Another view is that the public finance system a democratically elected government adopts can be justified on moral grounds within certain limits, but there are constitutional limits to what any such government can do in the name of the people. Buchanan (1967) and other members of the Public Choice School of Economics (Buchanan & Flowers, 1975; Cullis & Jones, 1998) subscribe to this view. Buchanan and Musgrave (2001) debated their two approaches in a series of published lectures.

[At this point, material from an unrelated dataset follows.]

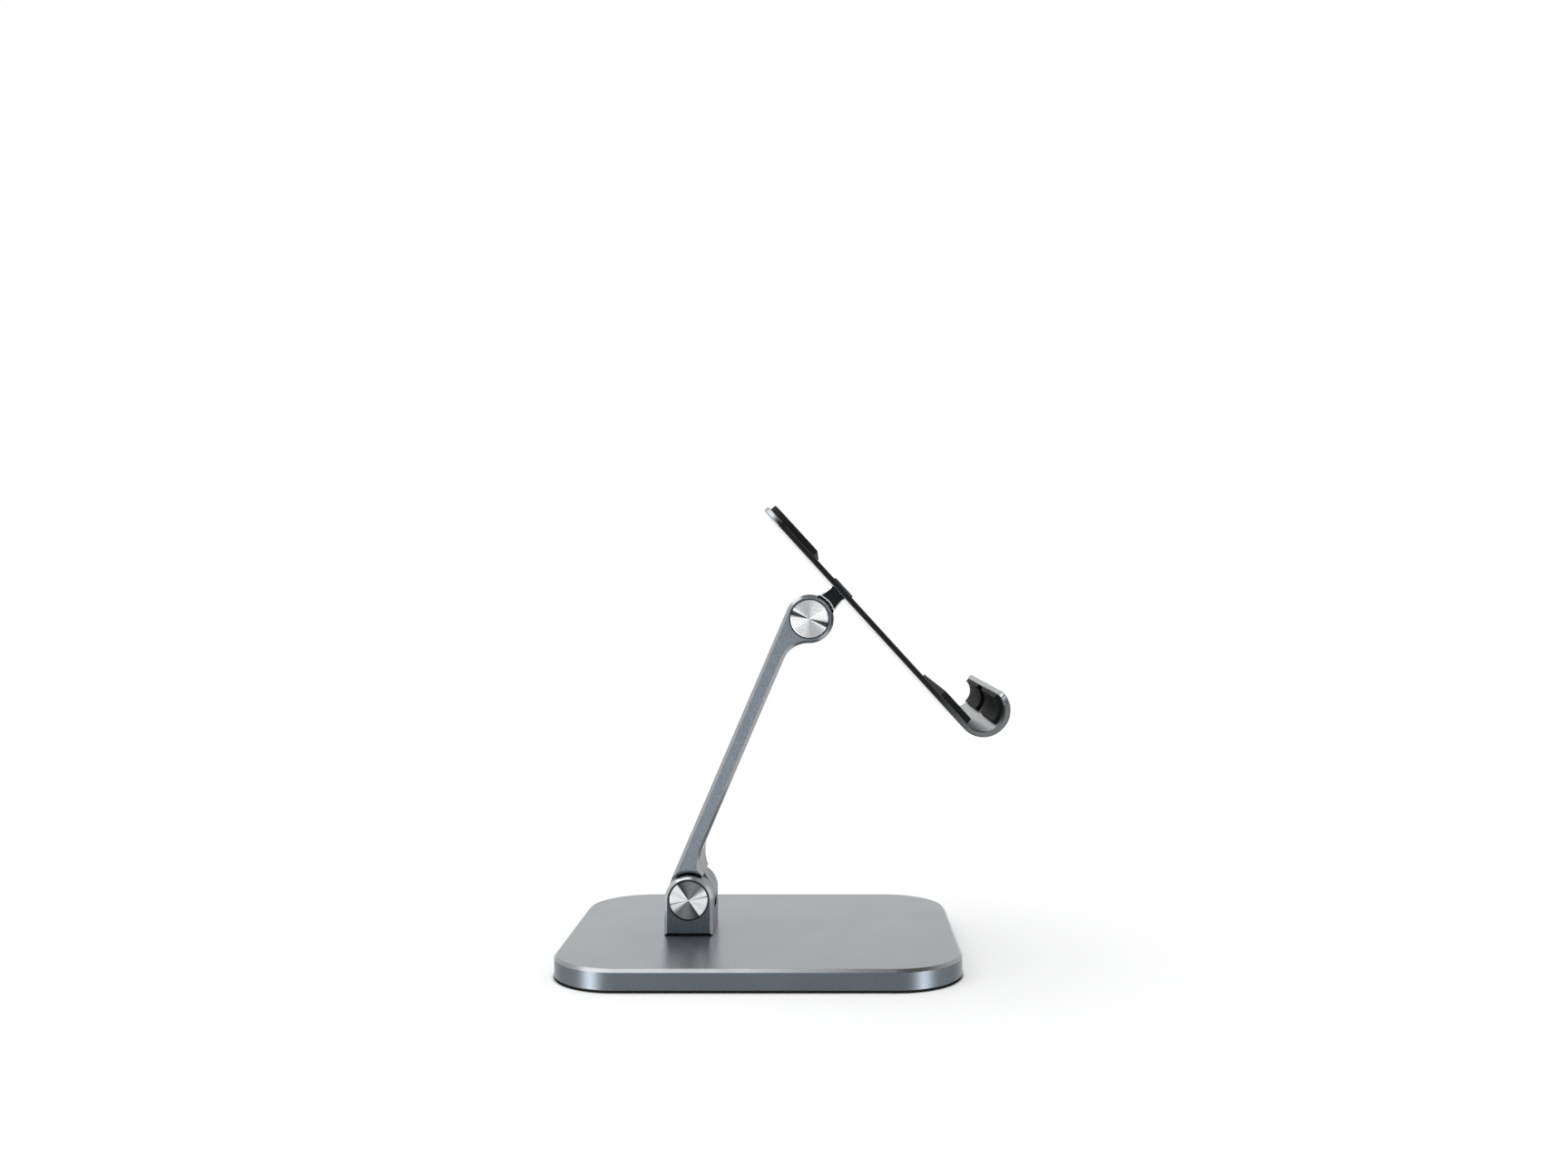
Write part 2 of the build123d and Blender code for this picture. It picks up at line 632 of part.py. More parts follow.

Walter Block conducted two studies examining the public finance literature in an unsuccessful attempt to find any justification for taxation. Perhaps the reason for his failure to find justification is because public finance scholars begin their analyses with the underlying premise that taxation is justified. They simply do not address the issue because of their belief that such questions are outside the field of public finance. Perhaps they are correct. Such issues might be more appropriate for political philosophers to discuss (Nozick, 1974).
The present study focuses specifically on tax evasion, a subtopic within the field of public finance that is seldom discussed other than in passing. When it is discussed, the focus of the discussion is usually technical aspects of the topic. This study examines the attitudes of people in the Netherlands. The data used in this study was gathered by a group of social scientists who worked in conjunction with the World Values surveys, which has been gathering information about attitudes on a wide range of social science issues since the early 1980s.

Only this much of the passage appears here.